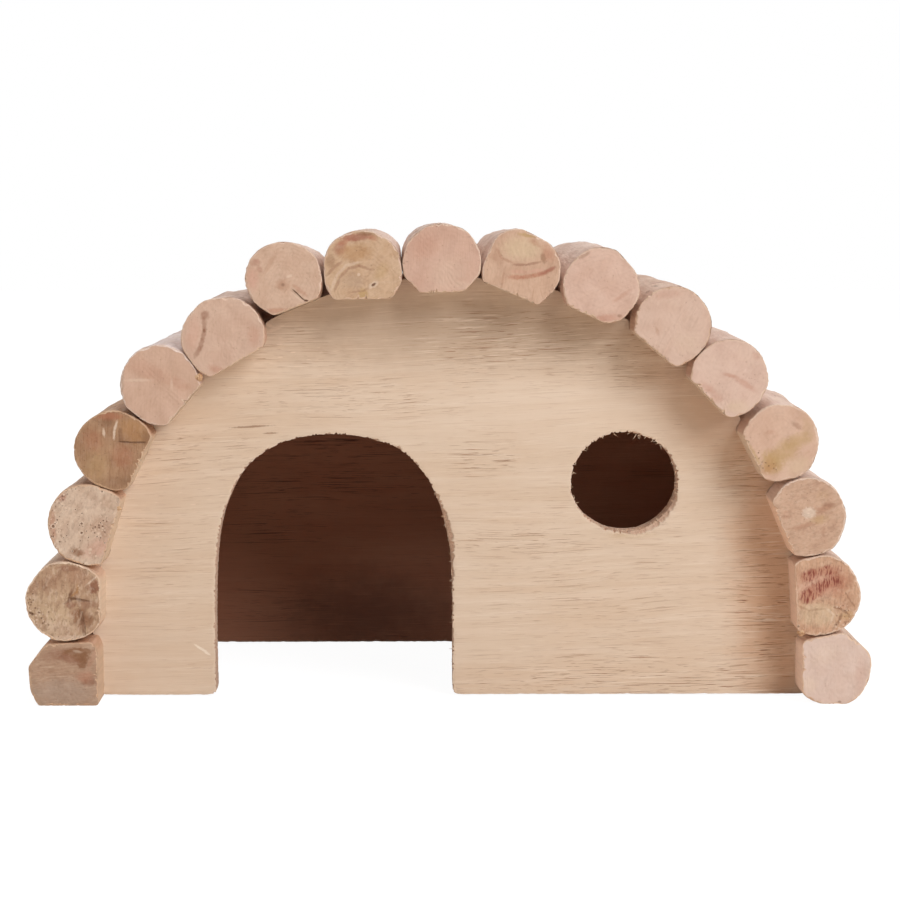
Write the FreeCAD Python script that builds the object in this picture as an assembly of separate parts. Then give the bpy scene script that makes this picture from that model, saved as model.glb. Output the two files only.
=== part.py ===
# Wooden hamster house: two plywood panels under an arch of debarked branch logs.
#
# X runs to the right, Y from the front to the back, Z up, in millimetres. The origin is on the
# floor, in the middle of the house's width and depth. There is no floor board: the panels and
# the two foot logs stand on the floor themselves.
import FreeCAD, Part
import math
import os

# Panels, the front and the rear one cut to the same round-shouldered outline
panel_width = 168.4       # across the two upright legs
panel_thickness = 9.0
leg_height = 18.2         # upright stretch of the edge, under each round shoulder
crown_flat = 6.4          # straight stretch on top, between the two shoulders

# Doorway in the front panel: upright jambs under a half circle, open at the floor
door_inset = 27.0         # wood left between the panel's left edge and the doorway
door_width = 58.2
door_height = 64.0
door_corner = 2.0         # sanded corner at the foot of each jamb

# Round window, in the middle of the wood on the right of the doorway
window_diameter = 25.8
window_drop = 0.0         # from the doorway's top down to the window's top

# Logs, each flattened lengthways where it sits on the panels. Their usual diameter, 18.8 here,
# is the one with which they just fill the arch from the left foot to the right one.
log_length = 120.0
eaves = 12.8              # the logs' overhang in front of the front panel and behind the rear one
seat_depth = 2.6          # the usual depth of the flat a log sits on
foot_depth = 0.6          # depth of the flat under the two foot logs
log_gap = 0.16            # between neighbouring logs
end_ease = 0.5            # sanded edge round each sawn end

# Branches differ: what is added to the usual diameter and seat depth, from the left foot on
branch_differences = (
    (-2.2, -1.6), (-0.2, -1.0), (0.0, 1.0), (-0.4, -0.4), (-0.2, -0.6), (0.4, 1.4),
    (-1.0, -1.9), (-0.2, 0.4), (0.4, 1.0), (-0.2, 1.2), (0.4, 0.4), (0.2, -0.2),
    (0.0, 0.0), (0.0, -0.2), (0.6, 1.6), (0.0, 1.4), (-0.8, -0.8),
)

# Headless steel pins, driven through every log into the edge of each panel
pin_diameter = 1.2
pin_length = 25.0
pin_sink = 0.5            # how far a pin is punched below the log's surface

# Worked out from the sizes above
half_width = panel_width / 2
shoulder_radius = half_width - crown_flat / 2
shoulder_x = crown_flat / 2
panel_height = leg_height + shoulder_radius
panel_y = log_length / 2 - eaves - panel_thickness / 2    # from the middle to a panel's middle
door_left = -half_width + door_inset
door_right = door_left + door_width
door_radius = door_width / 2
jamb_height = door_height - door_radius
window_x = (door_right + half_width) / 2
window_z = door_height - window_drop - window_diameter / 2
shoulder_run = math.pi / 2 * shoulder_radius              # length of a panel's edge over a shoulder
arch_run = 2 * leg_height + 2 * shoulder_run + crown_flat
log_share = arch_run / len(branch_differences)            # of the panel's edge, per log
cut_margin = 1.0          # how far a cutting shape runs past what it cuts
solve_step = 1e-9         # a solved length is exact to this

X_AXIS = FreeCAD.Vector(1, 0, 0)
Y_AXIS = FreeCAD.Vector(0, 1, 0)
Z_AXIS = FreeCAD.Vector(0, 0, 1)


def at(x, z, y=0):
    return FreeCAD.Vector(x, y, z)


def line(start, end):
    return Part.makeLine(start, end)


def arc(start, through, end):
    return Part.Arc(start, through, end).toShape()


def around(centre, radius, degrees):
    """Point on a circle in the XZ plane, with degrees counted from +X towards +Z."""
    angle = math.radians(degrees)
    return centre + at(radius * math.cos(angle), radius * math.sin(angle))


def first_past(low, high, is_past):
    """The length between low and high from which on is_past holds."""
    while high - low > solve_step:
        middle = (low + high) / 2
        if is_past(middle):
            high = middle
        else:
            low = middle
    return high


class Branch:
    """One log: its radius, its seat, and where it lies once it is placed on the arch."""

    def __init__(self, usual_diameter, more_diameter, more_depth):
        self.radius = (usual_diameter + more_diameter) / 2
        self.seat = self.radius - seat_depth - more_depth     # from its axis to its seat flat
        self.foot = self.radius - foot_depth                  # from its axis to its foot flat

    def place(self, run):
        self.axis, self.outward = arch_place(run, self.seat)


def arch_place(run, rise):
    """Point rise outside the panel's edge, and the way out of the panel there.

    The run is the length of edge up the left leg, over the shoulders and down the right leg.
    """
    if run < leg_height:
        return at(-half_width - rise, run), -X_AXIS
    run -= leg_height
    if run < shoulder_run:
        outward = around(at(0, 0), 1, 180 - math.degrees(run / shoulder_radius))
        return at(-shoulder_x, leg_height) + outward * (shoulder_radius + rise), outward
    run -= shoulder_run
    if run < crown_flat:
        return at(run - shoulder_x, panel_height + rise), Z_AXIS
    run -= crown_flat
    if run < shoulder_run:
        outward = around(at(0, 0), 1, 90 - math.degrees(run / shoulder_radius))
        return at(shoulder_x, leg_height) + outward * (shoulder_radius + rise), outward
    run -= shoulder_run
    return at(half_width + rise, leg_height - run), X_AXIS


def log_runs(branches):
    """Runs of the logs, laid log_gap apart from the left foot on."""
    runs = [branches[0].foot]
    for last, branch in zip(branches, branches[1:]):
        last_axis = arch_place(runs[-1], last.seat)[0]
        spacing = last.radius + branch.radius + log_gap

        def is_clear(run):
            return arch_place(run, branch.seat)[0].distanceToPoint(last_axis) > spacing

        runs.append(first_past(runs[-1], runs[-1] + 2 * spacing, is_clear))
    return runs


def cut_branches(usual_diameter):
    return [Branch(usual_diameter, *difference) for difference in branch_differences]


def is_overfull(usual_diameter):
    """True if the last log would end up lower than its place as the right foot."""
    branches = cut_branches(usual_diameter)
    return log_runs(branches)[-1] > arch_run - branches[-1].foot


def lay_logs():
    """Logs of the size that just fills the arch, each in its place."""
    branches = cut_branches(first_past(log_share / 2, log_share * 2, is_overfull))
    for branch, run in zip(branches, log_runs(branches)):
        branch.place(run)
    return branches


def make_pin(branch, y, recess=0):
    """Pin through a log into a panel's edge; a recess carries its hole on out of the log."""
    top = branch.axis + branch.outward * (branch.radius - pin_sink + recess) + Y_AXIS * y
    return Part.makeCylinder(pin_diameter / 2, pin_length + recess, top, -branch.outward)


def make_pin_hole(branch, y):
    return make_pin(branch, y, pin_sink + cut_margin)


def make_log(branch):
    """Branch with its seat flat along one side, its ends eased and its pin holes drilled."""
    half_seat = math.sqrt(branch.radius ** 2 - branch.seat ** 2)
    left = at(-half_seat, -branch.seat)
    right = at(half_seat, -branch.seat)
    section = Part.Wire([arc(left, at(0, branch.radius), right), line(right, left)])
    log = Part.Face(section).extrude(Y_AXIS * log_length)
    ends = [edge for edge in log.Edges if edge.BoundBox.YLength < end_ease]
    log = log.makeChamfer(end_ease, ends)
    turn = math.degrees(math.atan2(branch.outward.x, branch.outward.z))
    log.rotate(at(0, 0), Y_AXIS, turn)
    log.translate(branch.axis - Y_AXIS * (log_length / 2))
    for y in (-panel_y, panel_y):
        log = log.cut(make_pin_hole(branch, y))
    return log


def make_foot_log(branch):
    """A log flattened underneath as well, where it stands on the floor."""
    size = 2 * branch.radius
    below = branch.axis - at(branch.radius, branch.foot + size, log_length / 2 + cut_margin)
    return make_log(branch).cut(Part.makeBox(size, log_length + 2 * cut_margin, size, below))


def arch_edges():
    """The panel's edge from the left foot over the arch to the right foot."""
    left_centre = at(-shoulder_x, leg_height)
    right_centre = at(shoulder_x, leg_height)
    left_spring = around(left_centre, shoulder_radius, 180)
    left_crown = around(left_centre, shoulder_radius, 90)
    right_crown = around(right_centre, shoulder_radius, 90)
    right_spring = around(right_centre, shoulder_radius, 0)
    return [
        line(at(-half_width, 0), left_spring),
        arc(left_spring, around(left_centre, shoulder_radius, 135), left_crown),
        line(left_crown, right_crown),
        arc(right_crown, around(right_centre, shoulder_radius, 45), right_spring),
        line(right_spring, at(half_width, 0)),
    ]


def doorway_edges():
    """The bottom edge from the right foot to the left one, up and over the doorway."""
    head = at(door_left + door_radius, jamb_height)
    right_corner = at(door_right + door_corner, door_corner)
    left_corner = at(door_left - door_corner, door_corner)
    right_toe = around(right_corner, door_corner, 270)
    right_jamb = around(right_corner, door_corner, 180)
    left_jamb = around(left_corner, door_corner, 0)
    left_toe = around(left_corner, door_corner, 270)
    return [
        line(at(half_width, 0), right_toe),
        arc(right_toe, around(right_corner, door_corner, 225), right_jamb),
        line(right_jamb, at(door_right, jamb_height)),
        arc(at(door_right, jamb_height), around(head, door_radius, 90), at(door_left, jamb_height)),
        line(at(door_left, jamb_height), left_jamb),
        arc(left_jamb, around(left_corner, door_corner, 315), left_toe),
        line(left_toe, at(-half_width, 0)),
    ]


def make_panel(bottom_edges, y, branches):
    """Panel of the arch outline over the given bottom edges, with its pin holes drilled."""
    front_face = Y_AXIS * (y - panel_thickness / 2)
    panel = Part.Face(Part.Wire(arch_edges() + bottom_edges))
    panel = panel.extrude(Y_AXIS * panel_thickness)
    panel.translate(front_face)
    return panel.cut(Part.makeCompound([make_pin_hole(branch, y) for branch in branches]))


def make_front_panel(branches):
    window_start = at(window_x, window_z, -panel_y - panel_thickness / 2 - cut_margin)
    window = Part.makeCylinder(
        window_diameter / 2, panel_thickness + 2 * cut_margin, window_start, Y_AXIS)
    return make_panel(doorway_edges(), -panel_y, branches).cut(window)


def make_rear_panel(branches):
    return make_panel([line(at(half_width, 0), at(-half_width, 0))], panel_y, branches)


def make_pins(branches, y):
    return Part.makeCompound([make_pin(branch, y) for branch in branches])


def make_house():
    """All nodes by name."""
    branches = lay_logs()
    house = {
        "front_panel": make_front_panel(branches),
        "rear_panel": make_rear_panel(branches),
        "front_pins": make_pins(branches, -panel_y),
        "rear_pins": make_pins(branches, panel_y),
    }
    for number, branch in enumerate(branches, 1):
        is_foot = branch in (branches[0], branches[-1])
        make = make_foot_log if is_foot else make_log
        house[f"roof_log_{number:02d}"] = make(branch)

    # The widest logs on the two sides stand out by different amounts: centre the whole
    left_reach = max(branch.radius - branch.axis.x for branch in branches)
    right_reach = max(branch.radius + branch.axis.x for branch in branches)
    for shape in house.values():
        shape.translate(X_AXIS * ((left_reach - right_reach) / 2))
    return house


def write_steps(house):
    os.makedirs("parts", exist_ok=True)
    for node, shape in house.items():
        shape.exportStep(f"parts/{node}.step")
        print(node, len(shape.Solids), "solids", round(shape.Volume), "mm3")


write_steps(make_house())
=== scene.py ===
import math

import bmesh
import bpy
import numpy as np
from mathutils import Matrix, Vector, geometry


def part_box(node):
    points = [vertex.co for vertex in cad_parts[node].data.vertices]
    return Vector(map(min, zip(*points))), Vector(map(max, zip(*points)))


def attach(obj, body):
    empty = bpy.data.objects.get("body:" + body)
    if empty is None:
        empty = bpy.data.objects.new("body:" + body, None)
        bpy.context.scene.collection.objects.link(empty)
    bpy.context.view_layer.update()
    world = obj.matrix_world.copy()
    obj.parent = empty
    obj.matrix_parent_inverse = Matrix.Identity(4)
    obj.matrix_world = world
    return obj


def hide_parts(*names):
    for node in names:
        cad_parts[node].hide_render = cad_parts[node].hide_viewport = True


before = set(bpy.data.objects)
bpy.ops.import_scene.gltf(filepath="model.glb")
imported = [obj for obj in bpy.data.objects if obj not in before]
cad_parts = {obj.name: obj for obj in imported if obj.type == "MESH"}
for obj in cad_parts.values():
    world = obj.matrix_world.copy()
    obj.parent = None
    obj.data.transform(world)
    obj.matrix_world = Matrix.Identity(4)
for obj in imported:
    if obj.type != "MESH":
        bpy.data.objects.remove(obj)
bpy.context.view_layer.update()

mm = 0.001
pi = math.pi
work = {}     # holds the node tree that is being built


def paint(red, green, blue):
    # a colour as a user picks it, 0 to 255 a channel, turned into scene values
    linear = []
    for part in (red, green, blue):
        share = part / 255
        linear.append(share / 12.92 if share <= 0.04045 else ((share + 0.055) / 1.055) ** 2.4)
    return (*linear, 1.0)


def plug(socket, value):
    if isinstance(value, bpy.types.NodeSocket):
        work["tree"].links.new(value, socket)
    else:
        socket.default_value = value


def put(kind, inputs=None, **settings):
    # a node with its settings and its inputs, each a plain value or another node's output
    node = work["tree"].nodes.new("ShaderNode" + kind)
    for name, value in settings.items():
        setattr(node, name, value)
    for name, value in (inputs or {}).items():
        plug(node.inputs[name], value)
    return node


def calc(operation, *values):
    node = put("Math", operation=operation)
    for socket, value in zip(node.inputs, values):
        plug(socket, value)
    return node.outputs[0]


def plus(first, second):
    return calc("ADD", first, second)


def minus(first, second):
    return calc("SUBTRACT", first, second)


def times(first, second):
    return calc("MULTIPLY", first, second)


def over(first, second):
    return calc("DIVIDE", first, second)


def sloped(value, slope, start):
    return calc("MULTIPLY_ADD", value, slope, start)


def vecCalc(operation, *values, scale=None):
    node = put("VectorMath", operation=operation)
    for socket, value in zip(node.inputs, values):
        plug(socket, value)
    if scale is not None:
        plug(node.inputs["Scale"], scale)
    return node.outputs["Value" if operation in ("LENGTH", "DOT_PRODUCT") else "Vector"]


def axesOf(place):
    return put("SeparateXYZ", {"Vector": place}).outputs


def spotAt(x, y, z):
    return put("CombineXYZ", {"X": x, "Y": y, "Z": z}).outputs[0]


def rotated(place, angle):
    # a place turned about Y
    return put("VectorRotate", {"Vector": place, "Angle": angle}, rotation_type="Y_AXIS").outputs[0]


def noiseAt(place, detail, roughness=0.5):
    return put("TexNoise", {"Vector": place, "Scale": 1, "Detail": detail,
                            "Roughness": roughness}).outputs[0]


def blend(share, under, over):
    return put("Mix", {0: share, 6: under, 7: over}, data_type="RGBA").outputs[2]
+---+
• [Given task]: The lines to extract from the data above begin with the line containing "# The widest" and end with the line containing "imported = [obj". Extract them exactly, including both.

• [Output]:
    # The widest logs on the two sides stand out by different amounts: centre the whole
    left_reach = max(branch.radius - branch.axis.x for branch in branches)
    right_reach = max(branch.radius + branch.axis.x for branch in branches)
    for shape in house.values():
        shape.translate(X_AXIS * ((left_reach - right_reach) / 2))
    return house


def write_steps(house):
    os.makedirs("parts", exist_ok=True)
    for node, shape in house.items():
        shape.exportStep(f"parts/{node}.step")
        print(node, len(shape.Solids), "solids", round(shape.Volume), "mm3")


write_steps(make_house())
=== scene.py ===
import math

import bmesh
import bpy
import numpy as np
from mathutils import Matrix, Vector, geometry


def part_box(node):
    points = [vertex.co for vertex in cad_parts[node].data.vertices]
    return Vector(map(min, zip(*points))), Vector(map(max, zip(*points)))


def attach(obj, body):
    empty = bpy.data.objects.get("body:" + body)
    if empty is None:
        empty = bpy.data.objects.new("body:" + body, None)
        bpy.context.scene.collection.objects.link(empty)
    bpy.context.view_layer.update()
    world = obj.matrix_world.copy()
    obj.parent = empty
    obj.matrix_parent_inverse = Matrix.Identity(4)
    obj.matrix_world = world
    return obj


def hide_parts(*names):
    for node in names:
        cad_parts[node].hide_render = cad_parts[node].hide_viewport = True


before = set(bpy.data.objects)
bpy.ops.import_scene.gltf(filepath="model.glb")
imported = [obj for obj in bpy.data.objects if obj not in before]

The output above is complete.